GIVEN REQUEST: Return the first line, the line containing "ACROSS_CELLS, END_ROWS, LOOP_ROWS = 8, 14, 84", and every line between them, exactly as they stand.

-- START DATA SHOWN --

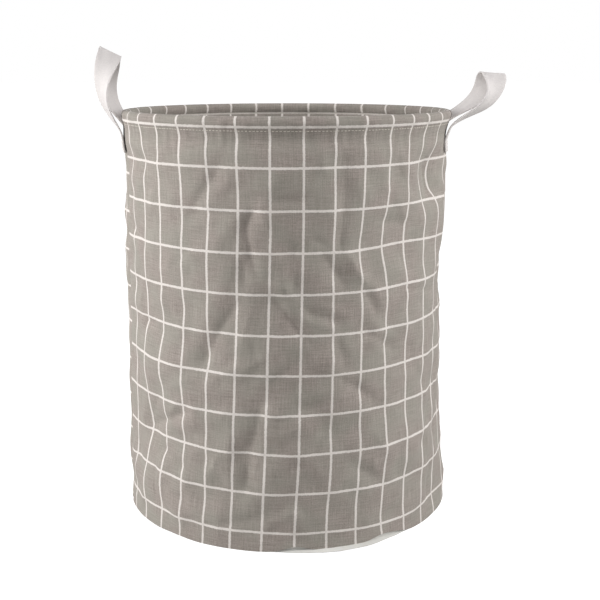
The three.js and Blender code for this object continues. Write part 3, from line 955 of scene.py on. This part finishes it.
def loop_row(share, across_steps, stands):
    """One row of the webbing across the loop, leaned out about its fold line."""
    away = Vector((1, 0, 0))
    before, after = max(0.0005, share - 0.004), min(0.9995, share + 0.004)
    along = (loop_place(after, stands) - loop_place(before, stands)).normalized()
    arch_out = away.cross(along).normalized()
    turned = math.sin(math.pi * share) ** stands["tilt_power"]
    turn = (math.pi / 2 - END_TURN) * (1 - turned) - math.radians(stands["tilt"]) * turned
    across = away * math.cos(turn) - arch_out * math.sin(turn)
    across = (across - along * across.dot(along)).normalized()
    leaned = Matrix.Rotation(math.radians(stands["lean"]), 3, "Y")
    hinge = Vector((stands["out"] * math.cos(END_TURN), 0, stands["fold"]))
    place = loop_place(share, stands)
    return [hinge + leaned @ (place + across * (step * STRAP_WIDTH)) for step in across_steps]


# %% The sewn ends, which follow the wall and then leave it to clear the hem
def end_place(across, height, side, stands, lift=0.0):
    """A point of a sewn end, and the way off the wall. Side is -1 or 1, for smaller or greater Y."""
    seat = float(wall_radius(height) + stands["gives"] * beside_handle(height)) + SEAT_GAP + WEBBING / 2
    leave = float(ease(height, LEAVES_WALL, FOLD_HEIGHT))
    out = stands["out"] + (stands["stray"] if side < 0 else 0)
    radius = seat + (out - seat) * leave
    bearing = side * (END_TURN + side * across / radius)
    off = Vector((math.cos(bearing), math.sin(bearing), 0))
    return off * (radius + lift) + Vector((0, 0, height)), off


def end_row(height, across_steps, side, stands):
    return [end_place(step * STRAP_WIDTH, height, side, stands)[0] for step in across_steps]


# %% Carry the webbing along its path
ACROSS_CELLS, END_ROWS, LOOP_ROWS = 8, 14, 84


def strap_rows(stands):
    steps = [cell / ACROSS_CELLS - 0.5 for cell in range(ACROSS_CELLS + 1)]
    heights = [END_BOTTOM + (stands["fold"] - END_BOTTOM) * row / END_ROWS for row in range(END_ROWS)]
    rows = [end_row(height, steps, -1, stands) for height in heights]
    rows += [loop_row(row / LOOP_ROWS, steps, stands) for row in range(LOOP_ROWS + 1)]
    rows += [end_row(height, [-step for step in steps], 1, stands) for height in reversed(heights)]
    return np.array([[list(point) for point in row] for row in rows])


def ease_folds(rows, passes=8):
    """Averages the rows near each fold with their neighbours along the webbing."""
    for _ in range(passes):
        softer = rows.copy()
        softer[1:-1] = (rows[:-2] + 2 * rows[1:-1] + rows[2:]) / 4
        row_numbers = np.arange(len(rows))
        near = np.minimum(abs(row_numbers - END_ROWS), abs(row_numbers - (len(rows) - 1 - END_ROWS)))
        share = np.clip(1 - (near - 3) / 5, 0, 1)[:, None, None]
        rows = rows * (1 - share) + softer * share
    return rows


def strap_length(rows):
    middle = rows[:, ACROSS_CELLS // 2]
    return np.concatenate(([0], np.cumsum(np.linalg.norm(np.diff(middle, axis=0), axis=1))))


# %% Make one handle
def make_handle(name, stands, half_turn):
    rows = ease_folds(strap_rows(stands))
    if half_turn:
        rows = rows * (-1, -1, 1)
    lengths = strap_length(rows)
    webbing, across, along = flat_cloth(name, ACROSS_CELLS, len(rows) - 1)
    column = np.rint(across * ACROSS_CELLS).astype(int)
    row = np.rint(along * (len(rows) - 1)).astype(int)
    lay_cloth(webbing, rows[row, column], (across - 0.5) * STRAP_WIDTH, lengths[row])
    apply_modifier(webbing, "SOLIDIFY", thickness=WEBBING, offset=0, use_even_offset=True)
    apply_modifier(
        webbing, "BEVEL", width=SELVEDGE, segments=2, limit_method="ANGLE", angle_limit=math.radians(50)
    )
    face_outwards(webbing)
    smooth(webbing, 40)
    dress(webbing, COTTON_WEBBING)
    print(webbing.name, "is cut %.0f mm long" % (lengths[-1] * 1000))
    return webbing, lengths[-1]


right_handle, right_length = make_handle("right_handle_webbing", RIGHT_SET, False)
left_handle, left_length = make_handle("left_handle_webbing", LEFT_SET, True)

# %% [markdown]
# ## Stitches
#
# One line of cream stitches goes through the wall just under the roll, and shows on both sides
# of the cloth. The sewn strap ends have a box of stitches. One stitch is modelled once, as a
# slightly flattened bead of thread, and a copy of it is set down at each place, turned to follow
# the seam.

# %% Model one stitch and set it down along a seam
FLATTENED = 0.7


def set_stitches(name, places, length=0.0026, thickness=0.0006):
    """Sews a line: each place is a point, the direction of the seam and the way off the cloth."""
    deselect_all()
    bpy.ops.mesh.primitive_uv_sphere_add(segments=6, ring_count=5, radius=1)
    stitch = bpy.context.object
    edit(stitch)
    size = (thickness / 2, thickness / 2 * FLATTENED, length / 2)
    bpy.ops.transform.resize(value=size, center_override=(0, 0, 0))
    leave_edit()
    thread = points_of(stitch)
    faces = [list(face.vertices) for face in stitch.data.polygons]
    points, all_faces = [], []
    for point, along, off in places:
        along, off = Vector(along).normalized(), Vector(off).normalized()
        side = off.cross(along)
        turned = np.array([list(side), list(off), list(along)])
        all_faces += [[corner + len(points) for corner in face] for face in faces]
        points += (thread @ turned + np.array(list(point))).tolist()
    bpy.data.objects.remove(stitch)
    mesh = bpy.data.meshes.new(name)
    mesh.from_pydata(points, [], all_faces)
    sewn = bpy.data.objects.new(name, mesh)
    bpy.context.scene.collection.objects.link(sewn)
    face_outwards(sewn)
    smooth(sewn)
    dress(sewn, SEWING_THREAD)
    return sewn


# %% Sew the hem, outside and inside
STITCH_PITCH = 0.0036


def ring_places(radius, height, inwards):
    count = round(2 * math.pi * radius / STITCH_PITCH)
    places = []
    for number in range(count):
        turn = 2 * math.pi * number / count
        off = Vector((math.sin(turn), -math.cos(turn), 0)) * (-1 if inwards else 1)
        along = Vector((math.cos(turn), math.sin(turn), 0))
        pulled = radius + float(gathered(turn, HEM_BOTTOM))
        places.append((Vector((math.sin(turn) * pulled, -math.cos(turn) * pulled, height)), along, off))
    return places


outside = ring_places(HEM_SEAM_RADIUS + 0.0001, HEM_BOTTOM - 0.0002, False)
inside = ring_places(HEM_SEAM_RADIUS - FACING_INSET - 0.0001, HEM_BOTTOM, True)
hem_stitches = set_stitches("hem_stitches", outside)
facing_stitches = set_stitches("facing_stitches", inside)


# %% Sew a box on each strap end
BOX_ROW, BOX_SIDES = 0.019, (-0.0108, 0.0108)
BOX_LEVELS, BOX_UPRIGHTS = (0.3900, 0.3985), (0.3920, 0.3950, 0.3975)


def box_places(stands, mirrored):
    face = WEBBING / 2 + 0.00005
    places = []
    for side in (-1, 1):
        spots = [((number / 6 - 0.5) * BOX_ROW, height, 0) for height in BOX_LEVELS for number in range(7)]
        spots += [(across, height, 1) for across in BOX_SIDES for height in BOX_UPRIGHTS]
        for across, height, upright in spots:
            point, off = end_place(across, height, side, stands, face)
            along = Vector((0, 0, 1)) if upright else Vector((-off.y, off.x, 0))
            if mirrored:
                point, off = Vector((-point.x, -point.y, point.z)), -off
            places.append((point, along, off))
    return places


right_stitches = set_stitches("right_strap_stitches", box_places(RIGHT_SET, False), 0.0024, 0.0005)
left_stitches = set_stitches("left_strap_stitches", box_places(LEFT_SET, True), 0.0024, 0.0005)

# %% [markdown]
# ## Finish on the hoop
#
# The wire hoop and its crimped sleeve lie hidden in the hem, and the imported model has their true
# shape, so those two stay as they are and only get their metal.

# %% Give the hoop and its sleeve their metal
for node in ("rim_hoop", "hoop_ferrule"):
    dress(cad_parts[node], SPRING_STEEL)

# %% [markdown]
# ## How the pieces move
#
# The rim is pushed down to fold the hamper flat. The hem and its stitches are attached to the rim,
# and the panels, lining, seam tapes, base and binding to the basket, each in place of the imported
# piece that is hidden. The handles are left where they are, with the imported straps hidden.


def squash_with_rim(piece, *nodes):
    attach(piece, "basket")
    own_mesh(piece)
    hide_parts(*nodes)


squash_with_rim(front_panel, "front_wall_panel")
squash_with_rim(back_panel, "back_wall_panel")
squash_with_rim(lining, "wall_lining")
squash_with_rim(left_tape, "left_seam_tape")
squash_with_rim(right_tape, "right_seam_tape")

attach(base, "basket")
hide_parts("base_panel")
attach(binding, "basket")
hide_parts("base_seam_tape")
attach(hem, "rim")
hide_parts("rim_hem")
for sewn in (hem_stitches, facing_stitches, right_stitches, left_stitches):
    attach(sewn, "rim")

# %% Fix the handles in place and hide the imported straps
for handle, side, name in ((right_handle, 1, "right"), (left_handle, -1, "left")):
    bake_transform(handle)
    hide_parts(f"{name}_handle_strap", f"{name}_front_strap_end", f"{name}_rear_strap_end")

# %% [markdown]
# ## Floor and light
#
# The photograph has a pure white ground and soft light from both sides, stronger on the left,
# which leaves the middle of the front darkest. Two large soft lamps stand left and right, a weak
# one hangs high in front, and the sky adds a plain low level. The floor is grey and only looks
# white to the camera, so that it doesn't throw extra light up onto the cloth.

# %% Lay the floor
def seen_directly(tree):
    """1 where the camera sees something itself or in a reflection, and 0 where it only gives light."""
    rays = add(tree, "LightPath").outputs
    return add(tree, "Math", [rays["Is Camera Ray"], rays["Is Glossy Ray"]], operation="MAXIMUM")


def make_floor_finish():
    finish, tree = new_finish("white studio floor")
    plain = add(tree, "BsdfDiffuse", ["#b4b4b2"])
    white = add(tree, "BsdfDiffuse", ["#b0b0b0"])
    glow = add(tree, "Emission", {"Color": (1, 1, 1, 1), "Strength": 0.9})
    lit = add(tree, "AddShader", [white, glow])
    add(tree, "OutputMaterial", [add(tree, "MixShader", [seen_directly(tree), plain, lit])])
    return finish


deselect_all()
bpy.ops.mesh.primitive_plane_add(size=30, location=(0, 8, -0.0002))
floor = bpy.context.object
floor.name = floor.data.name = "studio_floor"
floor.data.materials.append(make_floor_finish())

# %% Light it
def soft_lamp(name, place, aim, width, height, power):
    data = bpy.data.lights.new(name, "AREA")
    data.shape = "RECTANGLE"
    data.size, data.size_y, data.energy = width, height, power
    lamp = bpy.data.objects.new(name, data)
    bpy.context.scene.collection.objects.link(lamp)
    lamp.location = place
    lamp.rotation_euler = (Vector(aim) - Vector(place)).to_track_quat("-Z", "Y").to_euler()


soft_lamp("left_softbox", (-1.81, -0.36, 0.75), (0, 0, 0.27), 0.8, 1.1, 35)
soft_lamp("right_softbox", (1.79, -0.40, 0.95), (0, 0, 0.30), 0.8, 1.1, 28)
soft_lamp("high_softbox", (0, -1.3, 1.75), (0, 0, 0.25), 1.2, 1.0, 10)

world = bpy.data.worlds.new("white studio")
world.use_nodes = True
bpy.context.scene.world = world
sky = world.node_tree
sky.nodes.clear()
strength = add(sky, "MapRange", [seen_directly(sky), 0, 1, 0.36, 1])
add(sky, "OutputWorld", [add(sky, "Background", [(1, 1, 1, 1), strength])])
bpy.context.scene.view_settings.view_transform = "Standard"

-- END DATA SHOWN --

RESPONSE FOR THIS EXERCISE:
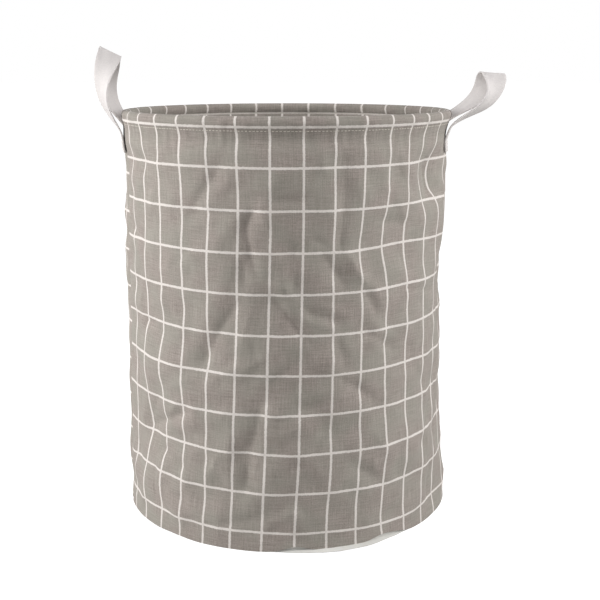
The three.js and Blender code for this object continues. Write part 3, from line 955 of scene.py on. This part finishes it.
def loop_row(share, across_steps, stands):
    """One row of the webbing across the loop, leaned out about its fold line."""
    away = Vector((1, 0, 0))
    before, after = max(0.0005, share - 0.004), min(0.9995, share + 0.004)
    along = (loop_place(after, stands) - loop_place(before, stands)).normalized()
    arch_out = away.cross(along).normalized()
    turned = math.sin(math.pi * share) ** stands["tilt_power"]
    turn = (math.pi / 2 - END_TURN) * (1 - turned) - math.radians(stands["tilt"]) * turned
    across = away * math.cos(turn) - arch_out * math.sin(turn)
    across = (across - along * across.dot(along)).normalized()
    leaned = Matrix.Rotation(math.radians(stands["lean"]), 3, "Y")
    hinge = Vector((stands["out"] * math.cos(END_TURN), 0, stands["fold"]))
    place = loop_place(share, stands)
    return [hinge + leaned @ (place + across * (step * STRAP_WIDTH)) for step in across_steps]


# %% The sewn ends, which follow the wall and then leave it to clear the hem
def end_place(across, height, side, stands, lift=0.0):
    """A point of a sewn end, and the way off the wall. Side is -1 or 1, for smaller or greater Y."""
    seat = float(wall_radius(height) + stands["gives"] * beside_handle(height)) + SEAT_GAP + WEBBING / 2
    leave = float(ease(height, LEAVES_WALL, FOLD_HEIGHT))
    out = stands["out"] + (stands["stray"] if side < 0 else 0)
    radius = seat + (out - seat) * leave
    bearing = side * (END_TURN + side * across / radius)
    off = Vector((math.cos(bearing), math.sin(bearing), 0))
    return off * (radius + lift) + Vector((0, 0, height)), off


def end_row(height, across_steps, side, stands):
    return [end_place(step * STRAP_WIDTH, height, side, stands)[0] for step in across_steps]


# %% Carry the webbing along its path
ACROSS_CELLS, END_ROWS, LOOP_ROWS = 8, 14, 84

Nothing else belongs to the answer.